Scripts that build objects:
+++++

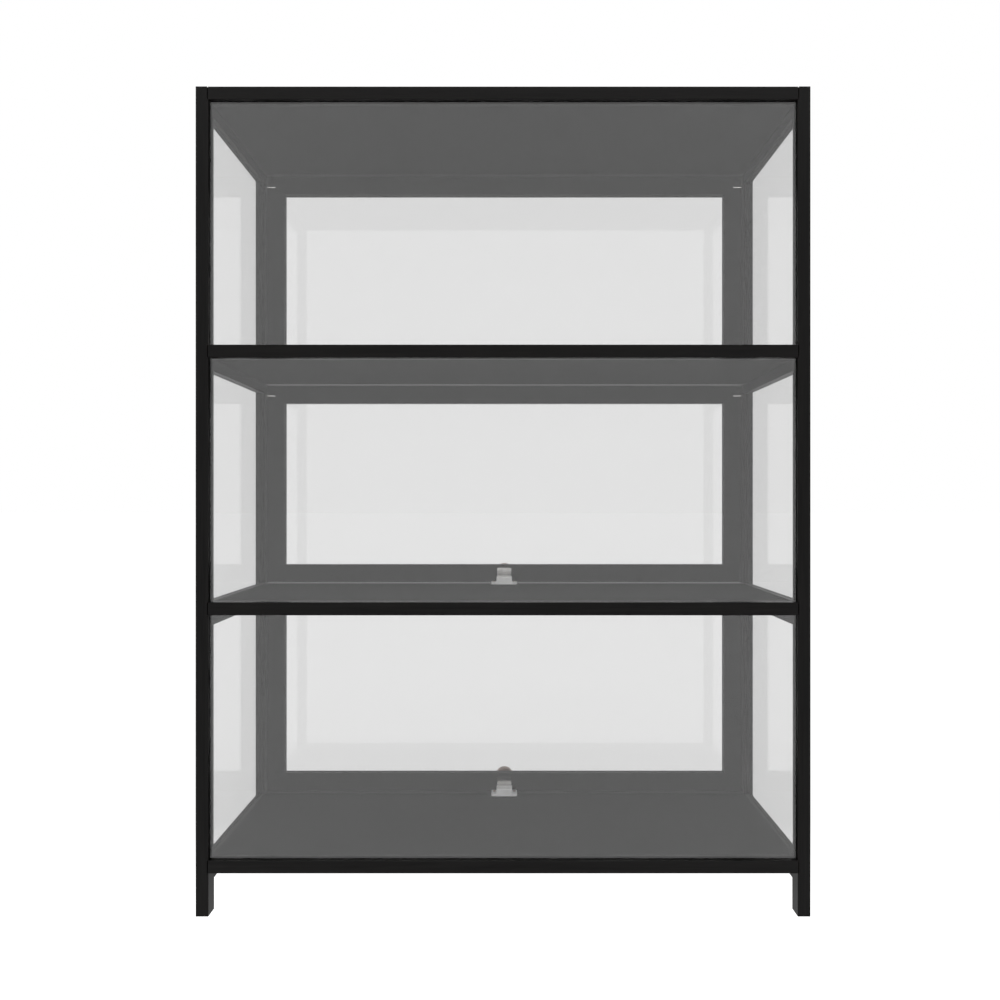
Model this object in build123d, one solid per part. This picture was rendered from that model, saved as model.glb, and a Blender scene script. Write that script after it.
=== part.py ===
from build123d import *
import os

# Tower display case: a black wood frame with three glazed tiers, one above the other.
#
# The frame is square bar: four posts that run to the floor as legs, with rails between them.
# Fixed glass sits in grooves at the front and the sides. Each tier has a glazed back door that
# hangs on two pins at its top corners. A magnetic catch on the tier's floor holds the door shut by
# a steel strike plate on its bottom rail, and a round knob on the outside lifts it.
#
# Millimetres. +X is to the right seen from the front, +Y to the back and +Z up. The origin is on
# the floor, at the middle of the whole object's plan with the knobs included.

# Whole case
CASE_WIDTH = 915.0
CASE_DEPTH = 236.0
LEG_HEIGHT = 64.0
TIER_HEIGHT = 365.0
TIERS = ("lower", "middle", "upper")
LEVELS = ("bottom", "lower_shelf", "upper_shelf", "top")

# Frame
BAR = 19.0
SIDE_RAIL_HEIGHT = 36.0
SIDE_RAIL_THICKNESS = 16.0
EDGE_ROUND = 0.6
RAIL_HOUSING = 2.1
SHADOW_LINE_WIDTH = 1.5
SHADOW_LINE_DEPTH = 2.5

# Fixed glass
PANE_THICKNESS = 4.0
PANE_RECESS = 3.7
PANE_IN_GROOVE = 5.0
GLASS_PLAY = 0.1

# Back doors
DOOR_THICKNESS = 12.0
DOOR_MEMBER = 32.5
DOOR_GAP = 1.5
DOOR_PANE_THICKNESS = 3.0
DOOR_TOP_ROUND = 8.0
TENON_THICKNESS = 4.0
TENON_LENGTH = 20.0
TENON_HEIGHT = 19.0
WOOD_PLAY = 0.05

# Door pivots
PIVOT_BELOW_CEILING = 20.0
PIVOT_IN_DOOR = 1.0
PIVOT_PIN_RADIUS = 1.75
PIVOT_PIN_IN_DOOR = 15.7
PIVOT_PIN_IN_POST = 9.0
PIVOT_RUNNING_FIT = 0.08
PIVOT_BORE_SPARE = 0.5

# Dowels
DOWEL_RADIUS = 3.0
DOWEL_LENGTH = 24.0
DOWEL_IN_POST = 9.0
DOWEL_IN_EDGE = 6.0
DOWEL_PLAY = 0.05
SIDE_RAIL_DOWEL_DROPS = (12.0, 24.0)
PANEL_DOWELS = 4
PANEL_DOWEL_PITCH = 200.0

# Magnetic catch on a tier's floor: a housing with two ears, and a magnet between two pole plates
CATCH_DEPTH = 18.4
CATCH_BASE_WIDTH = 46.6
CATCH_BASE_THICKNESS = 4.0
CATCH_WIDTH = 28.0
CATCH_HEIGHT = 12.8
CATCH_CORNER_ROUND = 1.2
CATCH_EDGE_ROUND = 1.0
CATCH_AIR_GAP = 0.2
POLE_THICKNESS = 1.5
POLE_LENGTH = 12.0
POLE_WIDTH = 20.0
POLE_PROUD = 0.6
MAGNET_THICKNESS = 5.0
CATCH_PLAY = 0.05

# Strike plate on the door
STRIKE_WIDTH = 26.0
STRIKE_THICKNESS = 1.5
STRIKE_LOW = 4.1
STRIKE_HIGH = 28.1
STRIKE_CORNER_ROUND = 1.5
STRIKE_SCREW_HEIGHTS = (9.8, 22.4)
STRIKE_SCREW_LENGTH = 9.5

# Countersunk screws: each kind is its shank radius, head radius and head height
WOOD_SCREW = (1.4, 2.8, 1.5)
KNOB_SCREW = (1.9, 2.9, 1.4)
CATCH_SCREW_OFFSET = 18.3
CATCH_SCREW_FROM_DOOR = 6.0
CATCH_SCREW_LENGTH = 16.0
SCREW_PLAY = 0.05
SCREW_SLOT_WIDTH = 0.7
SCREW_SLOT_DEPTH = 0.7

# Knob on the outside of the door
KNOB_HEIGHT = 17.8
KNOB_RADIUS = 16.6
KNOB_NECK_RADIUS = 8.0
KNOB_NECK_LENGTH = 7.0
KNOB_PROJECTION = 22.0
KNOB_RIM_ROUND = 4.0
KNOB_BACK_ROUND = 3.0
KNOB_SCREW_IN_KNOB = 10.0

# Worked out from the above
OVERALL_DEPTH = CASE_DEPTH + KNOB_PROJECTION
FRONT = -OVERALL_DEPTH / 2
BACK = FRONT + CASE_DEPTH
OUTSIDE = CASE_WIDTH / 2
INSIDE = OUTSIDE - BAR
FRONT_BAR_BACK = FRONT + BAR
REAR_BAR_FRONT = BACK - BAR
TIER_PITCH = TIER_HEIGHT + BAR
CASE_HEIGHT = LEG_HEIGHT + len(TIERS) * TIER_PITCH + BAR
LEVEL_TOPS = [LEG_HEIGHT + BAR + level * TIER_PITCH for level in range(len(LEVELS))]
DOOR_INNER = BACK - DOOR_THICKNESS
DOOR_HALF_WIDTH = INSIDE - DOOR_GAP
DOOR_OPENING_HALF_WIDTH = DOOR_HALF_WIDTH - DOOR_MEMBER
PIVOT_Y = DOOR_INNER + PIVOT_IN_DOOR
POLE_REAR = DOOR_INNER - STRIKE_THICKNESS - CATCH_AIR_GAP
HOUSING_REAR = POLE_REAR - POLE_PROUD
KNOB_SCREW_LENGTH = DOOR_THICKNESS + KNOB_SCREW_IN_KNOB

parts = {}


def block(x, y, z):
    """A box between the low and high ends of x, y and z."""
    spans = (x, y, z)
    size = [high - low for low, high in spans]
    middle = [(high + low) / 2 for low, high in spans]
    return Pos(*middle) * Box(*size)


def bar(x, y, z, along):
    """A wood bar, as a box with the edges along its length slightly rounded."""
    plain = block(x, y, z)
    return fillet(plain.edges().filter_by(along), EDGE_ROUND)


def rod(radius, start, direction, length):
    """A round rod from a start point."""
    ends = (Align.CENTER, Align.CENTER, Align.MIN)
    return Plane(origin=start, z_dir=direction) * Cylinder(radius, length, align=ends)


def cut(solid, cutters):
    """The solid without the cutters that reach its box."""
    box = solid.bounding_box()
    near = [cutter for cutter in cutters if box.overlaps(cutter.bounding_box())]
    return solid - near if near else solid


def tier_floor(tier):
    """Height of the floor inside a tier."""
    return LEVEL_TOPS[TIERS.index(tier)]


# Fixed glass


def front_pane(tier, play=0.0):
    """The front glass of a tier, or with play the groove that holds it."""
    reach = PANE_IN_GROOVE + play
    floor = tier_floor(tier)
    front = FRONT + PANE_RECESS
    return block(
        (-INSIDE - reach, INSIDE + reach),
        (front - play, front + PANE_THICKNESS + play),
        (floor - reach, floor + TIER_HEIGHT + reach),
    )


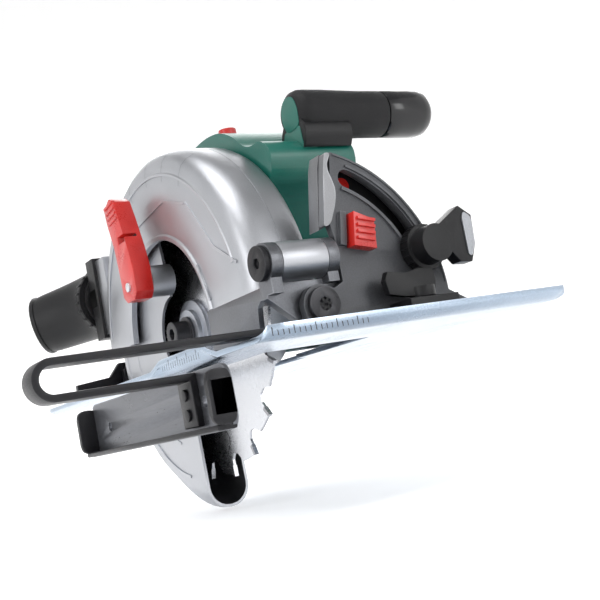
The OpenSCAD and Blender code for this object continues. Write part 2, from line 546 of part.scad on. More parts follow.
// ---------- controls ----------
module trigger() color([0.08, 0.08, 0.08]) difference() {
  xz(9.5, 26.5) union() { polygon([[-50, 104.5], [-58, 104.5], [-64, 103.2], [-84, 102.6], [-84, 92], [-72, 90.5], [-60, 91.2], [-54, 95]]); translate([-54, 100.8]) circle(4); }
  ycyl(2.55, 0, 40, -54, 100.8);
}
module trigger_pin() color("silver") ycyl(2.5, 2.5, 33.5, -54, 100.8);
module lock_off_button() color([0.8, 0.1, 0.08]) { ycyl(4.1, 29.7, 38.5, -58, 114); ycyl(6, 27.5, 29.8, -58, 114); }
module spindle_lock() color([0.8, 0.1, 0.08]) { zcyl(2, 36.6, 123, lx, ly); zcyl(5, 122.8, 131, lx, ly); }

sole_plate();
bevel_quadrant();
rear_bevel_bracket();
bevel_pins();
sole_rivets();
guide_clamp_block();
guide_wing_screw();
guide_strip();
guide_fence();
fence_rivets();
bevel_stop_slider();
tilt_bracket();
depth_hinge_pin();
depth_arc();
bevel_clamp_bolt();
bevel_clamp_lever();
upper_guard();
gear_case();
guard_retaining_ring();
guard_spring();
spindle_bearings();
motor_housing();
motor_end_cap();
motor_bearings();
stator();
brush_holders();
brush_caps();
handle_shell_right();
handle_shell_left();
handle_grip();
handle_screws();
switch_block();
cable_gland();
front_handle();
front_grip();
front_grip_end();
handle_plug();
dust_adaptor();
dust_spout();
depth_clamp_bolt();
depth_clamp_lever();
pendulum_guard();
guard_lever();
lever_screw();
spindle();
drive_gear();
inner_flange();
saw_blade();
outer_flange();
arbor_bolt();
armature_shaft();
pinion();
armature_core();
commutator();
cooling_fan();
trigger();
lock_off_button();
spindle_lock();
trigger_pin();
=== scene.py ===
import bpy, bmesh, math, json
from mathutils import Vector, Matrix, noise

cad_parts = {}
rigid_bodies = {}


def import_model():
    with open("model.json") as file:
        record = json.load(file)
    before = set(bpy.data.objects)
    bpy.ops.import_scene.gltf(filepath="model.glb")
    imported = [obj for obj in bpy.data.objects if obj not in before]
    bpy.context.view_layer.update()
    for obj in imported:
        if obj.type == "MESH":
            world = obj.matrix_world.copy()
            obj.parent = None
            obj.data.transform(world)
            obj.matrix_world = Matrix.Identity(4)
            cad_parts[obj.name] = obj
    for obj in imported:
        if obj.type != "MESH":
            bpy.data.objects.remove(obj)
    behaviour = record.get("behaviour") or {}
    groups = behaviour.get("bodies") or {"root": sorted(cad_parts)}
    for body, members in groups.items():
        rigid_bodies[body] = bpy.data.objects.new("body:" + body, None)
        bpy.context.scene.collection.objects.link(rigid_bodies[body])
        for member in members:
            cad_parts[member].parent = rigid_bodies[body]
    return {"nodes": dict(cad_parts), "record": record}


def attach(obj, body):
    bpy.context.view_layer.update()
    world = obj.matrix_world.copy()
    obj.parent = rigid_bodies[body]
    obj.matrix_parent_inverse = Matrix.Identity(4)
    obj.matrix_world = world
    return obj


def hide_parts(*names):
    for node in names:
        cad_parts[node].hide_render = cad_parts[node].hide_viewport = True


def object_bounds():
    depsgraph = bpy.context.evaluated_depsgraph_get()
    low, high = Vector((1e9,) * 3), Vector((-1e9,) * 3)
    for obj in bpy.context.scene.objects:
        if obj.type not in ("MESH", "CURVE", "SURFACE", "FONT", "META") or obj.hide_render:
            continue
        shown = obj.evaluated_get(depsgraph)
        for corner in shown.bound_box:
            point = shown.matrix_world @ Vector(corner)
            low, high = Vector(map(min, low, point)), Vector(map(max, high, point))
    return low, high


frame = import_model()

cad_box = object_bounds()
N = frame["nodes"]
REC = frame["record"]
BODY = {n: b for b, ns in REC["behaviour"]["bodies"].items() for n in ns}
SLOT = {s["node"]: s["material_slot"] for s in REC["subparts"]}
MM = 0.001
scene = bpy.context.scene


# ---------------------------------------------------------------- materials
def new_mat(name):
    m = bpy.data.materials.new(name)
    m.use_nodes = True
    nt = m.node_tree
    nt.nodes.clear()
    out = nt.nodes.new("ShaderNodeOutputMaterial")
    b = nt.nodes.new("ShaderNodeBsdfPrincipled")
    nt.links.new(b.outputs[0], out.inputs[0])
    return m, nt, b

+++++

Please copy only the lines between the first line of the entries and the line with "PANEL_DOWEL_PITCH = 200.0", keeping those two end lines as well, exactly as written.

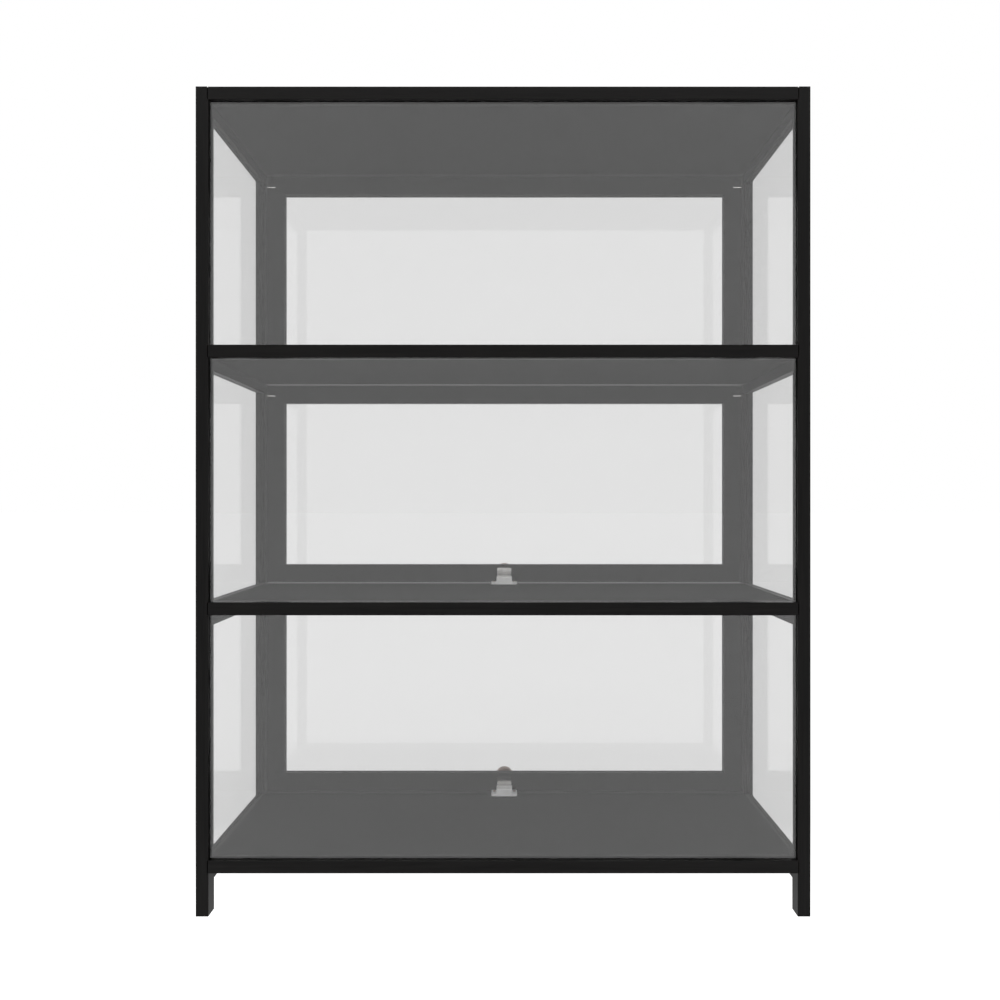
Model this object in build123d, one solid per part. This picture was rendered from that model, saved as model.glb, and a Blender scene script. Write that script after it.
=== part.py ===
from build123d import *
import os

# Tower display case: a black wood frame with three glazed tiers, one above the other.
#
# The frame is square bar: four posts that run to the floor as legs, with rails between them.
# Fixed glass sits in grooves at the front and the sides. Each tier has a glazed back door that
# hangs on two pins at its top corners. A magnetic catch on the tier's floor holds the door shut by
# a steel strike plate on its bottom rail, and a round knob on the outside lifts it.
#
# Millimetres. +X is to the right seen from the front, +Y to the back and +Z up. The origin is on
# the floor, at the middle of the whole object's plan with the knobs included.

# Whole case
CASE_WIDTH = 915.0
CASE_DEPTH = 236.0
LEG_HEIGHT = 64.0
TIER_HEIGHT = 365.0
TIERS = ("lower", "middle", "upper")
LEVELS = ("bottom", "lower_shelf", "upper_shelf", "top")

# Frame
BAR = 19.0
SIDE_RAIL_HEIGHT = 36.0
SIDE_RAIL_THICKNESS = 16.0
EDGE_ROUND = 0.6
RAIL_HOUSING = 2.1
SHADOW_LINE_WIDTH = 1.5
SHADOW_LINE_DEPTH = 2.5

# Fixed glass
PANE_THICKNESS = 4.0
PANE_RECESS = 3.7
PANE_IN_GROOVE = 5.0
GLASS_PLAY = 0.1

# Back doors
DOOR_THICKNESS = 12.0
DOOR_MEMBER = 32.5
DOOR_GAP = 1.5
DOOR_PANE_THICKNESS = 3.0
DOOR_TOP_ROUND = 8.0
TENON_THICKNESS = 4.0
TENON_LENGTH = 20.0
TENON_HEIGHT = 19.0
WOOD_PLAY = 0.05

# Door pivots
PIVOT_BELOW_CEILING = 20.0
PIVOT_IN_DOOR = 1.0
PIVOT_PIN_RADIUS = 1.75
PIVOT_PIN_IN_DOOR = 15.7
PIVOT_PIN_IN_POST = 9.0
PIVOT_RUNNING_FIT = 0.08
PIVOT_BORE_SPARE = 0.5

# Dowels
DOWEL_RADIUS = 3.0
DOWEL_LENGTH = 24.0
DOWEL_IN_POST = 9.0
DOWEL_IN_EDGE = 6.0
DOWEL_PLAY = 0.05
SIDE_RAIL_DOWEL_DROPS = (12.0, 24.0)
PANEL_DOWELS = 4
PANEL_DOWEL_PITCH = 200.0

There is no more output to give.